Count how many lines include "node" and answer with that number only.

(Scripts that build objects)
——————
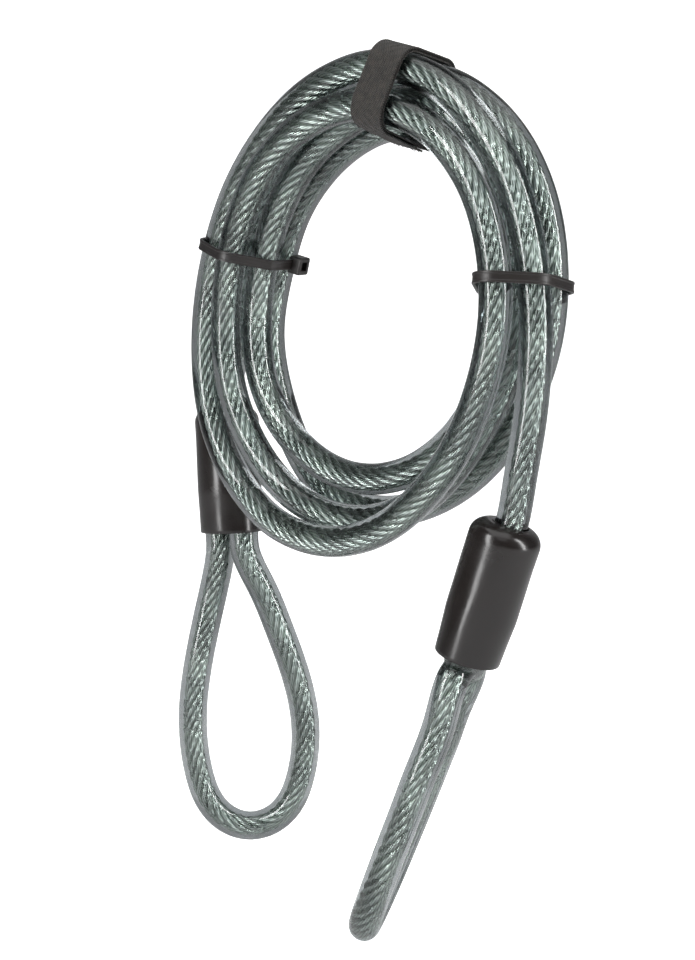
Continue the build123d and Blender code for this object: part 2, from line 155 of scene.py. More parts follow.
# The two ends. Points and directions are (x, y, z).
#   inward: sign of travel along the cable from this end towards the coil
#   lead: centre line from the coil to the sleeve; eye: the loop below the sleeve
#   top, axis, leg: the sleeve's upper end, its direction downwards, and the way across
#   its mouth from the first leg of the eye to the second
#   tie_hull: centres of the outermost cables in the tie's own plane (x, y)
#   tie_radius: inside radius of the tie round each of those cables
ENDS = {
    "left": SimpleNamespace(
        inward=1,
        lead=np.array([
            (-78.71, 3.20, 1.02), (-80.29, 3.53, -5.59), (-81.98, 4.11, -12.15),
            (-83.92, 4.94, -18.62), (-86.40, 5.98, -24.96), (-89.37, 7.11, -31.19),
            (-92.12, 8.07, -37.22), (-94.10, 8.71, -43.57), (-94.62, 8.79, -50.14),
            (-93.95, 8.45, -56.89), (-93.21, 8.09, -63.65),
        ]),
        eye=[
            (-94.70, 4.61, -105.42), (-96.85, 3.12, -122.84), (-99.43, -0.21, -141.20),
            (-101.16, -2.81, -156.58), (-102.27, -4.77, -173.10), (-102.00, -5.16, -188.72),
            (-100.26, -3.91, -203.41), (-97.29, -1.28, -215.03), (-93.80, 1.96, -221.39),
            (-89.60, 5.93, -225.22), (-84.53, 10.75, -226.70), (-79.45, 15.57, -225.19),
            (-75.22, 19.57, -221.35), (-71.68, 22.86, -214.96), (-68.66, 25.54, -203.28),
            (-67.10, 26.62, -188.47), (-67.61, 25.47, -172.69), (-70.15, 22.14, -155.93),
            (-73.56, 17.92, -140.32), (-78.46, 12.33, -121.74), (-82.82, 7.15, -104.27),
        ],
        top=np.array((-94.82, 8.89, -48.75)),
        axis=unit((0.10732, -0.05324, -0.99280)),
        leg=unit((0.97359, 0.20802, 0.09408)),
        tie_origin=np.array((-65.04, -8.48, 14.30)),
        tie_x=unit((0.72886, 0.65489, -0.19971)),
        tie_normal=unit((0.21584, 0.05703, 0.97476)),
        tie_hull=[(-11.64, 13.45), (-4.89, 3.06), (7.68, 4.74), (13.82, 15.53), (0.47, 15.39)],
        tie_radius=6.60,
    ),
    "right": SimpleNamespace(
        inward=-1,
        lead=np.array([
            (76.78, -3.02, -2.43), (76.66, -2.82, -9.69), (76.32, -2.73, -16.94),
            (75.81, -2.73, -24.18), (75.12, -2.84, -31.41), (74.26, -3.07, -38.61),
            (73.22, -3.41, -45.79), (72.14, -3.77, -52.67), (71.06, -4.07, -59.85),
            (69.96, -4.36, -67.02), (68.56, -4.94, -74.10), (66.81, -5.85, -81.08),
            (64.97, -6.85, -88.04),
        ]),
        eye=[
            (55.64, -19.01, -127.17), (53.04, -24.50, -144.31), (48.65, -29.81, -163.37),
            (43.98, -32.71, -178.75), (38.58, -34.55, -194.01), (32.47, -34.30, -207.71),
            (25.64, -31.88, -219.85), (19.21, -27.87, -228.77), (14.59, -23.41, -232.99),
            (10.64, -18.19, -234.71), (7.04, -12.01, -234.34), (4.75, -5.96, -231.27),
            (3.84, -1.05, -226.69), (4.43, 2.87, -220.11), (7.53, 5.88, -209.23),
            (12.81, 7.02, -196.15), (19.64, 5.86, -182.83), (28.01, 2.49, -169.25),
            (35.95, -1.49, -157.43), (44.79, -5.66, -143.04), (52.07, -7.37, -127.89),
        ],
        top=np.array((68.11, -5.46, -73.41)),
        axis=unit((-0.25224, -0.13689, -0.95793)),
        leg=unit((0.29205, -0.95455, 0.05951)),
        tie_origin=np.array((69.30, -6.21, 12.63)),
        tie_x=unit((0.72495, 0.68660, -0.05497)),
        tie_normal=unit((-0.10719, 0.19129, 0.97566)),
        tie_hull=[(-6.70, -1.53), (6.41, -2.41), (13.91, 9.22), (-3.60, 20.03)],
        tie_radius=6.90,
    ),
}


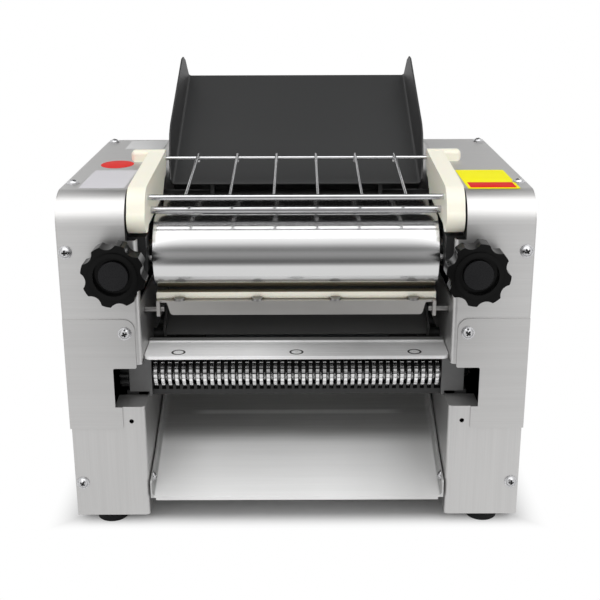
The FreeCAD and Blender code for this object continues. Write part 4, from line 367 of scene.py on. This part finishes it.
def softened(name, width, material, segments, angle=35.0):
    """A copy of a CAD node with its sharp edges rounded, which then stands for the node."""
    node = frame["nodes"][name]
    body = bmesh.new()
    body.from_mesh(node.data)
    bmesh.ops.remove_doubles(body, verts=body.verts, dist=SAME_POINT)
    bmesh.ops.dissolve_limit(body, angle_limit=math.radians(FLAT_DEGREES), verts=body.verts, edges=body.edges)
    mesh = bpy.data.meshes.new(name + "_soft")
    body.to_mesh(mesh)
    body.free()
    mesh.materials.clear()
    mesh.materials.append(material)
    made = bpy.data.objects.new(name + "_soft", mesh)
    bpy.context.scene.collection.objects.link(made)
    mesh.polygons.foreach_set("use_smooth", [True] * len(mesh.polygons))
    mesh.polygons.foreach_set("material_index", [0] * len(mesh.polygons))
    edge = made.modifiers.new("edges", "BEVEL")
    edge.width = width
    edge.segments = segments
    edge.limit_method = "ANGLE"
    edge.angle_limit = math.radians(angle)
    edge.use_clamp_overlap = True
    lie = made.modifiers.new("flats", "WEIGHTED_NORMAL")
    lie.weight = FLAT_WEIGHT
    lie.keep_sharp = False
    baked = bpy.data.meshes.new_from_object(made.evaluated_get(bpy.context.evaluated_depsgraph_get()))
    made.modifiers.clear()
    made.data = baked
    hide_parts(name)
    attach(made, node["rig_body"])


cover_steel = brushed_steel("cover_steel", "X", (0.585, 0.58, 0.575), 0.44)
side_steel = brushed_steel("side_steel", "XY", (0.54, 0.535, 0.53), 0.38)
lower_steel = brushed_steel("lower_steel", "Z", (0.56, 0.555, 0.55), 0.40, 0.85)
dress(cover_steel, "upper_cover_left", "upper_cover_right", "rear_cover", "base_plate")
dress(side_steel, "side_cover_left", "side_cover_right")
dress(lower_steel, "lower_cover_left", "lower_cover_right")


# Cover screws. M4 pan heads with a cross recess, each on a plain washer, bright zinc plated.
# They hold the covers at the front, the top, the sides and the rear, and smaller ones the chute.
HEAD_R, HEAD_H, WASHER_R, WASHER_T = 4.4, 2.6, 5.6, 0.9
UNDERCUT, WASHER_EDGE, WASHER_DROP, HOLE_R = 0.05, 0.25, 0.08, 0.2
CROSS_HALF, CROSS_REACH, CROSS_DEPTH, CROSS_WALL, CROSS_END = 0.62, 2.5, 1.9, 0.22, 0.9
DARK_DIP = 1.2
SCREW_AROUND, HEAD_RINGS = 72, 20
BODY_TOP, BODY_SIDE, BODY_REAR, LAP_T = 300.0, 195.0, 274.0, 1.2
TOP_SCREW_X, REAR_SCREW_X, CHUTE_SCREW_SHARE = 188.6, 181.0, 0.92
TURN_STEP, CROSS_TURN = 37, 90


def cross_dip(x, y):
    """How far down the cross recess is at this point of the head, from 0 to 1."""
    dip = 0.0
    for u, v in ((x, y), (y, x)):
        side = max(0.0, min(1.0, (CROSS_HALF - abs(u)) / CROSS_WALL + 0.5))
        reach = max(0.0, min(1.0, (CROSS_REACH - abs(v)) / CROSS_END))
        dip = max(dip, side * reach)
    return dip


def screw_mesh():
    """One screw in millimetres with its seat at zero and its head along +Z."""
    sphere = (HEAD_R ** 2 + HEAD_H ** 2) / (2 * HEAD_H)
    profile = []
    for i in range(1, HEAD_RINGS + 1):
        r = HEAD_R * i / HEAD_RINGS
        profile.append((r, WASHER_T + HEAD_H - sphere + math.sqrt(sphere ** 2 - r ** 2)))
    profile += [(HEAD_R - UNDERCUT, WASHER_T + UNDERCUT), (HEAD_R, WASHER_T),
                (WASHER_R - WASHER_EDGE, WASHER_T), (WASHER_R - UNDERCUT, WASHER_T - WASHER_DROP),
                (WASHER_R, WASHER_T - WASHER_EDGE), (WASHER_R, 0.0), (HOLE_R, 0.0)]
    points, deep = [(0.0, 0.0, WASHER_T + HEAD_H - CROSS_DEPTH)], [1.0]
    for r, z in profile:
        for j in range(SCREW_AROUND):
            a = 2 * math.pi * j / SCREW_AROUND
            x, y = r * math.cos(a), r * math.sin(a)
            dip = cross_dip(x, y) if z > WASHER_T + 2 * UNDERCUT else 0.0
            points.append((x, y, z - dip * CROSS_DEPTH))
            deep.append(dip)
    faces = [(0, 1 + j, 1 + (j + 1) % SCREW_AROUND) for j in range(SCREW_AROUND)]
    for i in range(len(profile) - 1):
        for j in range(SCREW_AROUND):
            a, b = 1 + i * SCREW_AROUND + j, 1 + i * SCREW_AROUND + (j + 1) % SCREW_AROUND
            faces.append((a, a + SCREW_AROUND, b + SCREW_AROUND, b))
    gap = HEAD_RINGS * SCREW_AROUND
    # Faces deep in the cross recess get painted shade; the seat line under the head is a dark joint.
    dark = [sum(deep[k] for k in face) > DARK_DIP or gap < min(face) <= gap + SCREW_AROUND
            for face in faces]
    return points, faces, dark


def screw_places():
    """Seat, direction and size share of each screw, in drawing millimetres."""
    front, top, rear = (0, -1, 0), (0, 0, 1), (0, 1, 0)
    places = []
    for side in (-1, 1):
        places += [((side * TOP_SCREW_X, 0, 252.6), front, 1.0),
                   ((side * TOP_SCREW_X, 48, BODY_TOP), top, 1.0),
                   ((side * TOP_SCREW_X, 261, BODY_TOP), top, 1.0),
                   ((side * 143.5, -LAP_T, 182.4), front, 1.0),
                   ((side * 187.4, 0, 43.5), front, 1.0),
                   ((side * 127.6, 14, 42.6), (-side, 0, 0), CHUTE_SCREW_SHARE)]
        for y, z in ((28, 109.5), (260, 109.5), (28, 272), (260, 272)):
            places.append(((side * BODY_SIDE, y, z), (side, 0, 0), 1.0))
        for z in (26, 150, 286):
            places.append(((side * REAR_SCREW_X, BODY_REAR, z), rear, 1.0))
    return places


def screw_look(place):
    wear = place.noise(900.0, 3.0)
    return {"Base_Color": wear.between(0.3, 0.7).blend((0.46, 0.46, 0.47), (0.62, 0.62, 0.63)),
            "Roughness": 0.20 + wear * 0.14}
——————
SOLUTION FOR THIS PROBLEM:
4